Certes « un grand pas va être franchi avec l’ouverture (remboursée) de la PMA/IAD à toutes les femmes, en couple (hétéro ou homo) ou célibataire » mais, ajoute Libé, le détail des articles de cette loi semble surtout obéir à un « désir d’apaisement » souhaité par le président de la République ainsi que par sa ministre des Solidarités et de la Santé… « Tant et tant qu’étrangement, l’Inter-LGBT, qui devait faire de la marche des fiertés prévue ce samedi une fiesta (enfin la PMA pour toutes quand même !), s’apprête à défiler sous le mot d’ordre : ‘’Filiation, PMA : marre des lois a minima !’’. »
Du corps charnel au corps en fabrication
Des sujets de déception, sinon de combat ? Pourquoi continuer à interdire de dépister la trisomie 21 sur les embryons conçus en éprouvette pour de futurs parents souffrant de maladies génétiques ? Pourquoi diable l’Etat se sent-il obligé d’encadrer les « greffes fécales » ? Pourquoi ce silence pesant sur l’insémination post-mortem ? Quid « des assignations de sexes forcées auxquelles on procède sur les enfants nés intersexes » ? Va-t-on continuer, demande Libé, à les «mutiler», pour reprendre le vocabulaire de nombreuses organisations de défense des droits de l’homme ? Pourquoi ne pas faciliter l’inscription à l’état civil français des enfants nés de GPA à l’étranger ? Pourquoi, en somme, ne pas plus entrouvrir la porte à une GPA toujours prohibée ?

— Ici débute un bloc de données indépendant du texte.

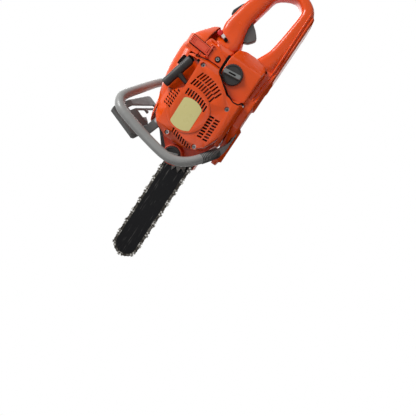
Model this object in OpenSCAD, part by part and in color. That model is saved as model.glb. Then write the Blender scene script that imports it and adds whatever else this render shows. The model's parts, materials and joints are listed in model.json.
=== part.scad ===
// Petrol chainsaw for rescue work: engine unit, starter, guide bar and chain,
// chain brake, clutch, tank with rear handle, and front handle.
// +X points along the guide bar, +Y to the starter side, +Z up.
// The origin lies on the ground, below the crankshaft, in the rear handle's middle plane.

/* [Engine] */
// Height of the crankshaft above the ground
crank_z = 98; // [96:0.5:99]
// Cylinder bore
bore_d = 42; // [38:1:44]
// Piston stroke
stroke = 32; // [28:1:34]
// Connecting rod length between centres
rod_len = 48; // [46:1:50]
// Cooling fins on the cylinder
fin_count = 8; // [6:1:9]
// Thickness of one cooling fin
fin_t = 2; // [1.6:0.2:2.6]
// Crankshaft journal diameter
journal_d = 15; // [13:1:16]
// Flywheel diameter
flywheel_d = 88; // [80:1:92]

/* [Casings] */
// Outer face of the starter cover, from the middle plane
starter_y = 86; // [84:1:90]
// Wall of the moulded covers
cover_wall = 2.6; // [2:0.2:3.2]
// Width of a cooling slot in the starter cover
vent_w = 3.6; // [2.8:0.2:4]
// Outer face of the fuel tank, from the middle plane
tank_y = 66; // [62:1:70]
// Wall of the fuel tank
tank_wall = 3; // [2.4:0.2:4]
// Outer face of the clutch cover, from the middle plane
clutch_cover_y = 98; // [94:1:104]

/* [Bar and chain] */
// Drive links in the chain
link_count = 54; // [50:1:58]
// Thickness of the guide bar
bar_t = 4.4; // [4:0.2:5]
// Distance of the bar's middle plane from the saw's middle plane
bar_y = 55; // [54:0.5:56]
// How far the bar's middle line lies below the crankshaft
bar_drop = 10; // [9:0.1:10.3]
// Thickness of a drive link
gauge = 1.5; // [1.3:0.1:1.6]
// Thickness of a tie strap
strap_t = 1.3; // [1.1:0.1:1.5]
// Diameter of a bar stud
stud_d = 8; // [7:0.5:9]

/* [Handles] */
// Diameter of the front handle tube
tube_d = 21; // [18:0.5:23]
// Height of the middle of the front handle's top
tube_top_z = 240; // [236:1:246]
// Thickness of the hand guard
guard_t = 4.5; // [3.5:0.5:6]
// Width of the rear handle
grip_w = 36; // [32:1:40]
// Diameter of the pins of the trigger and the lockout
pin_d = 4; // [3:0.5:5]
// Diameter of the fuel cap
fuel_cap_d = 42; // [38:1:44]
// Diameter of the oil cap
oil_cap_d = 36; // [32:1:38]
// Diameter of the starter rope
rope_d = 3.5; // [3:0.5:4.5]
// Length of the starter handle
pull_len = 72; // [66:1:76]

/* [Hidden] */
$fn = 48;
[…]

Les attentes progressistes risquent fort d’être également décues au chapitre (encore en gestation) de « l’accès aux origines » la filiation entre les personnes qui ont eu recours à un don et les enfants ainsi nés. « Nombreux (hétéros ou homos) sont ceux qui craignent une forme de stigmatisation de ces enfants nés de don, prévient Libé. Quant à opter pour un mode d’établissement de la filiation ‘’à part’’ pour les couples de lesbiennes dans une loi destinée à promouvoir l’égalité de toutes face à la PMA, voilà qui tient un peu de l’oxymore. » Et encore :
« A moins qu’il ne s’agisse d’une tactique destinée à apaiser la Manif pour tous, qui sera forcément satisfaite que l’on crée un mode de filiation à part pour les couples de femmes, quitte à faire grincer la communauté LGBT. Cette dernière se demande aussi comment les couples de lesbiennes qui continueront à aller à l’étranger ou fabriqueront un bébé hors cadre médical avec un ami donneur pourront faire établir la filiation avec leur enfant dans ce cadre.
« Plusieurs associations auraient préféré que l’on étende aux homosexuels les règles aujourd’hui applicables aux couples hétérosexuels. Après consentement des deux femmes à une PMA devant notaire (comme c’est le cas pour les couples hétéros), celle qui n’a pas porté l’enfant aurait pu bénéficier d’une présomption de comaternité en cas de mariage ou de la possibilité d’une reconnaissance en dehors du mariage. Ce qui est peu ou prou le système en vigueur au Québec et en Belgique. »
L’honnête homme complétera cette lecture avec un remarquable opuscule :« L’Homme désincarné : du corps charnel au corps fabriqué »signé de Sylviane Agacinski (Gallimard. 48 pages. 3,90 euros). On espère que la maison Gallimard à prévu, avant l’été, une distribution de ce texte de combat, philosophique et politique, aux députés et aux sénateurs.